Spot prices are fluctuating according to current user demand. Once the price exceeds the on-demand price, your spot instance will be reclaimed by AWS to serve on-demand users who pay much more. That’s why they are “sloppy” and thus much cheaper than standard, on-demand instances.
But from the above figure it seems like the spot prices are consistently much lower than the on-demand price, for the entire 3 months? Does the price ever exceeds on-demand price? Yes, it does. For example this GPU instance (perhaps too many people are training neural nets):
However, in general, the chance of spot instance shut-down is pretty low, especially during a model simulation (at most takes several days, sometimes just hours). The cost saving is quite big so I recommend using spot instances for serious, compute-intensive simulations.
Still feel uncomfortable about the possibility of losing your server? The chance is really low and there are even people wondering why on-demand instances are still being used since spot instances look so sweet. Think about this: “100% stability” (on-demand) can be much more expensive than “99.5% stability” (spot). There are people who are willing to pay much more for the last 0.5%. Those people are generally not scientific researchers.
Use spot instances for big computing¶
You could click on “Request Spot Instances” in the “Spot Requests” page, but the user interface looks kind of unfamiliar for new AWS users and contains some advanced settings that I’d like to skip for now. Instead, we can launch spot instances using the old way in the quick start guide.
Launch a new EC2 instance just like in the quick start guide, but in “Step 2: Choose an Instance Type” select a bigger instance such as “c4.4xlarge”, and go to “Step 3: Configure Instance Details”:
Select “Request Spot instances”, enter the on-demand price for the “Maximum price” option. You can also use a different price limit other than the on-demand price. Once the spot price goes beyong that limit, your server will be reclaimed. In other words, you will never pay a price higher than the limit you set. You can even set the price higher than on-demand but this is generally not recommended. It is also OK to leave the “Maximum price” option blank; the on-demand price will be used as default.
No need to touch other options. Then just launch as usual. This spot request should be fulfilled pretty quickly, and your server will be running as usual. Just
ssh to your server. You can make sure you do get 16 cores by
$ lscpu Architecture: x86_64 CPU op-mode(s): 32-bit, 64-bit Byte Order: Little Endian CPU(s): 16 ...
Then set OpenMP thread number and run the model as usual:
$ export OMP_NUM_THREADS=16 $ ./geos.mp
(It is also OK to have
OMP_NUM_THREADS unset, as the program will use the number of cores by default, which is exactly 16 here.)
The model will run ~10x faster on this advanced instance than on the previous “r4.large”. Because you’re using spot, you don’t pay a lot more (likely just double, from $0.1/hour to $0.2/hour).
c4.4xlarge or c5.4xlarge? C5 is a newer generation, and is ~10% faster than C4. Further, the on-demand price of C5 is ~10% cheaper than C4. So seems like C5 is clearly more cost-effective. But this might not be true for spot prices which depend on the current market. In general, both families are pretty good for HPC workloads.

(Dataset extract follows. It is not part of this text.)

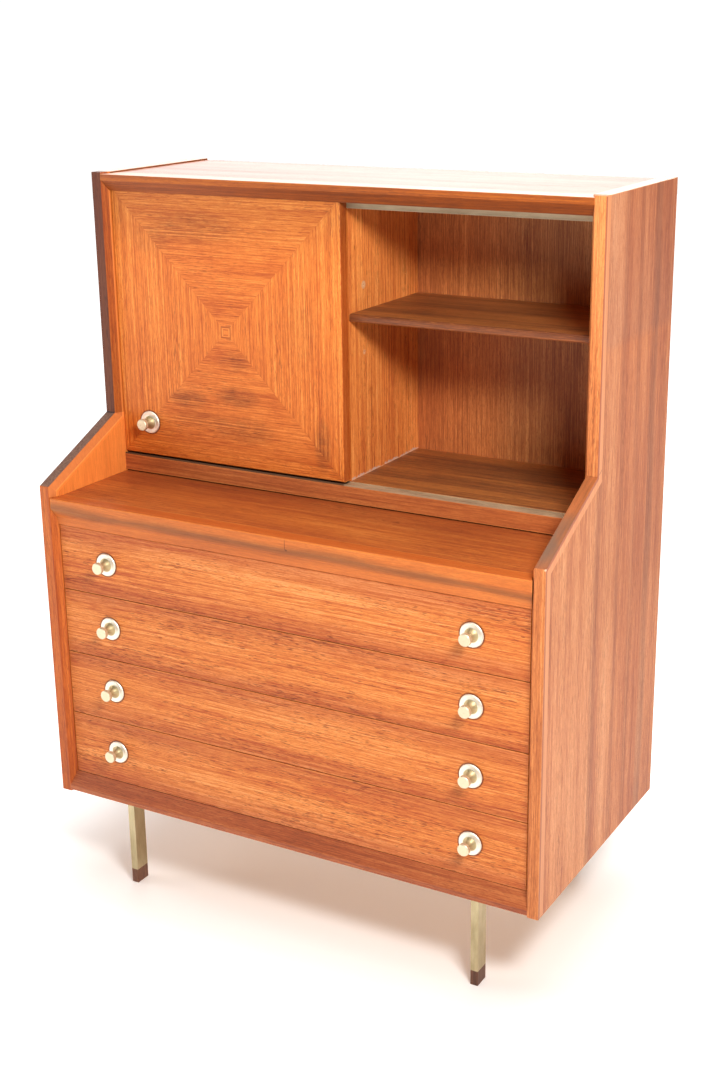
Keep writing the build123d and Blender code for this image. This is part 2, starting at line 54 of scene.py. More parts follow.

If you like, try performing a 1-month simulation on this fast machine. This would take several hours so you might want to keep the program running even after logging off the server.
Spot instances cannot be stopped and can only be terminated. Make sure you’ve transfered important data to S3 before terminating the server.
Deal with spot instance interruptions¶
Well, most of time I simply ignore the fact that they might be interrupted. After using AWS for a year, I haven’t experienced a true spot shut-down, unless I set the price limit to a very low value intentionally.
If you are super cautious, put your run directory and output data in an additional EBS volume. When the spot instance dies, additional volumes will not be affected, and you can attach them to another EC2 instances. No need to worry about input data unless you’ve made your own modifications to them, since all input data can be retrieved from our public S3 bucket.
It is also possible to retrieve data in the root EBS volume of the spot instance, but that is a bit cumbersome since the root volume also contains system files (which feels kind of messy if you are unfamiliar with Linux system file structure). On the other hand, additional volumes have nothing but your own data.
Besides “On-demand” and “Spot”, there is also a “Reserved Instance” pricing model. Unless you are running models 24 hours a day, 7 days a week, this type won’t help too much.